Big time Aaron Sorkin fan here (and yes a “West Wing” hag), so I’d like to see “The American President” as a romance novel. Ditto for the Geena Davis movie “The Long Kiss Goodnight”, Helen Hunt & Jack Nicholson’s “As Good As It Gets”, and another Nicholson movie (love this woman’s script writing) by Nancy Meyers, “Something’s Gotta Give”. :hide:
I didn’t care for The Long Kiss Goodnight very much. I’m not sure why, other than a feeling I would have liked it more had Geena Davis not starred. I usually like her, just not in that movie. (Actually I’m not even sure if I watched the entire movie. I should rent it again and see if I was just in a bad mood that day.)

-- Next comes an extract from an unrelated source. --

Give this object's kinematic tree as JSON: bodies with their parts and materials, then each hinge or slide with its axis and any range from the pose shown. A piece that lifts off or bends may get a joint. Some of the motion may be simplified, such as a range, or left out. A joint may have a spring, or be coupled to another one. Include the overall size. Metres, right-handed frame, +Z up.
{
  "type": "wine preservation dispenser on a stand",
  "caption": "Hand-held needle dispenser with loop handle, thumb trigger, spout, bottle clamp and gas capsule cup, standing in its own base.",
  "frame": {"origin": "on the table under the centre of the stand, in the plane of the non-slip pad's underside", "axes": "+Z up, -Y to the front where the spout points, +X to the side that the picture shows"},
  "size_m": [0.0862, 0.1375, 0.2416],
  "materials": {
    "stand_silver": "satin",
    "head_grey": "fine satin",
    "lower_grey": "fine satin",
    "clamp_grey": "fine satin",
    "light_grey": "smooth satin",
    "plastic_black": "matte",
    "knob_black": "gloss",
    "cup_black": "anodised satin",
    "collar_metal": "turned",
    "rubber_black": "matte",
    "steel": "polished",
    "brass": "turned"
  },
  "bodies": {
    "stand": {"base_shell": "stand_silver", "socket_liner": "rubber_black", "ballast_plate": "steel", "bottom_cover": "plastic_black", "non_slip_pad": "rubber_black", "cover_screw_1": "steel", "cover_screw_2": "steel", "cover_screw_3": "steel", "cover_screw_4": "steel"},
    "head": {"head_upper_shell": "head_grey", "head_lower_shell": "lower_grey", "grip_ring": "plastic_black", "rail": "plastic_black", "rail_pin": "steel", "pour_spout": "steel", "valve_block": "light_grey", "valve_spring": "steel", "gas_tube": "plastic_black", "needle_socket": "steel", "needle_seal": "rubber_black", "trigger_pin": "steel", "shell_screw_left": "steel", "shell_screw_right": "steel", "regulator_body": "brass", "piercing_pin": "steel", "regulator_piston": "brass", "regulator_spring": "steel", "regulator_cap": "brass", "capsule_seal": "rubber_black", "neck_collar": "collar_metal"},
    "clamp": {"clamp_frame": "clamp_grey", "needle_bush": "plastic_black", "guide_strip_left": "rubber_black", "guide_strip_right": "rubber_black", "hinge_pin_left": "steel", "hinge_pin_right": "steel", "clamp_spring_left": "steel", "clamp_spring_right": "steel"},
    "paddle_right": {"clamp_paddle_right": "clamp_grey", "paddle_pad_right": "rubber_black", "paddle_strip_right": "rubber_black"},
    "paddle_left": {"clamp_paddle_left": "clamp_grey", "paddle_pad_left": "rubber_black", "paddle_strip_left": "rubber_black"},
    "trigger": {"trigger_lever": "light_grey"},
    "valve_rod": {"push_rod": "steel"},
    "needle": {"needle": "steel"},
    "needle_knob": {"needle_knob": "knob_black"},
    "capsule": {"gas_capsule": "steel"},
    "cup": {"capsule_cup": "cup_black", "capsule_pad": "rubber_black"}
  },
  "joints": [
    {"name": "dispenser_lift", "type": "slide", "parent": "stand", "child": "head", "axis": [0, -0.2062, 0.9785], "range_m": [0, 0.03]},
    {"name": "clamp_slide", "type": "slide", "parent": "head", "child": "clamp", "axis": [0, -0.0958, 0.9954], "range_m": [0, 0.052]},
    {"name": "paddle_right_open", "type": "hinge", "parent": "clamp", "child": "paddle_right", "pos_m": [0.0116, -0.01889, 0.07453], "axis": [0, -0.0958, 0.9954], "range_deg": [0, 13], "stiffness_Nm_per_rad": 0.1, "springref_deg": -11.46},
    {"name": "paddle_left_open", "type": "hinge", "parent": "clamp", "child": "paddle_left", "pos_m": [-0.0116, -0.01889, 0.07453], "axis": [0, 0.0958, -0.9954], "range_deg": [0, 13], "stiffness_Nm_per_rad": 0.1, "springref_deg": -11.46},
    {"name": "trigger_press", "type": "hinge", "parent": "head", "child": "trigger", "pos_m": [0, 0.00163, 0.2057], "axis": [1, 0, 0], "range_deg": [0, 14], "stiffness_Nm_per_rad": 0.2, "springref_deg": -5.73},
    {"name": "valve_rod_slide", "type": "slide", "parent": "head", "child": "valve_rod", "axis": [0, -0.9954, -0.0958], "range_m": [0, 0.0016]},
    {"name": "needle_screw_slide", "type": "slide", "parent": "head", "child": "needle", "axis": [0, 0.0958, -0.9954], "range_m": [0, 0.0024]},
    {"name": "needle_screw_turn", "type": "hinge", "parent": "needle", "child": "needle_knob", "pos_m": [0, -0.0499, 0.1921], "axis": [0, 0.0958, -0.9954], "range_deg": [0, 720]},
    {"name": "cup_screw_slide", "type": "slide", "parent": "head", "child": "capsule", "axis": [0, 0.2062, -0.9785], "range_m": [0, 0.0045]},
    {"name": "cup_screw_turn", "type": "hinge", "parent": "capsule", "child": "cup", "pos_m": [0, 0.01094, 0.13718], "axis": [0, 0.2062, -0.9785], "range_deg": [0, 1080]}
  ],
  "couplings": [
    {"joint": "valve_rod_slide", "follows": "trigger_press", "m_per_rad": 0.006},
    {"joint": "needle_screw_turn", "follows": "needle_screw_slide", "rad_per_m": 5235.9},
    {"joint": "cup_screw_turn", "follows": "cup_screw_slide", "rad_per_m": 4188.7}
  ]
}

I :love: The American President, and you’re probably right about it being a good romance novel. The brilliance of that movie lies in the dialogue, I think, and it would probably sparkle on paper. I think I’ve actually used an example or two from that movie in previous posts. Even my husband considers that movie a favorite, which still shocks the heck out of me. Great movie.
I love As Good As It Gets (I actually own that one), but I love it as a “buddy” movie. I’ve never, ever bought the Helen Hunt, Jack Nicholson HEA, and it ruins the ending for me. Sometimes I’ll watch it right up until that point, then shut it off. Truly brilliant writing in that movie, though.
I haven’t seen the one he did with Diane Keaton, where he’s supposed to be with the daughter or something. I’d like to, because it looks great. I bought About Schmidt, thinking it would be along the same lines, but…not such a good movie, that. And definitely no romance novel. :eyebrow:
I you want to see the most beautiful romances of all time, watch classic romantic movies. Watching movies that talk about relationships or people falling in love is always fun and exciting. Beside, we can learn a lot, too, in them. Anyway, here is a list of my all time favorite romantic movies:
1. Casablanca 2. An Affair to Remember 3. Life is Beautiful 4. Romeo and Juliet 5. Cinema Paradiso 6. Sound of Music 7. Sense and Sensibility. I hope you’ve already watched them or if you haven’t, I hope you’ll enjoy viewing them.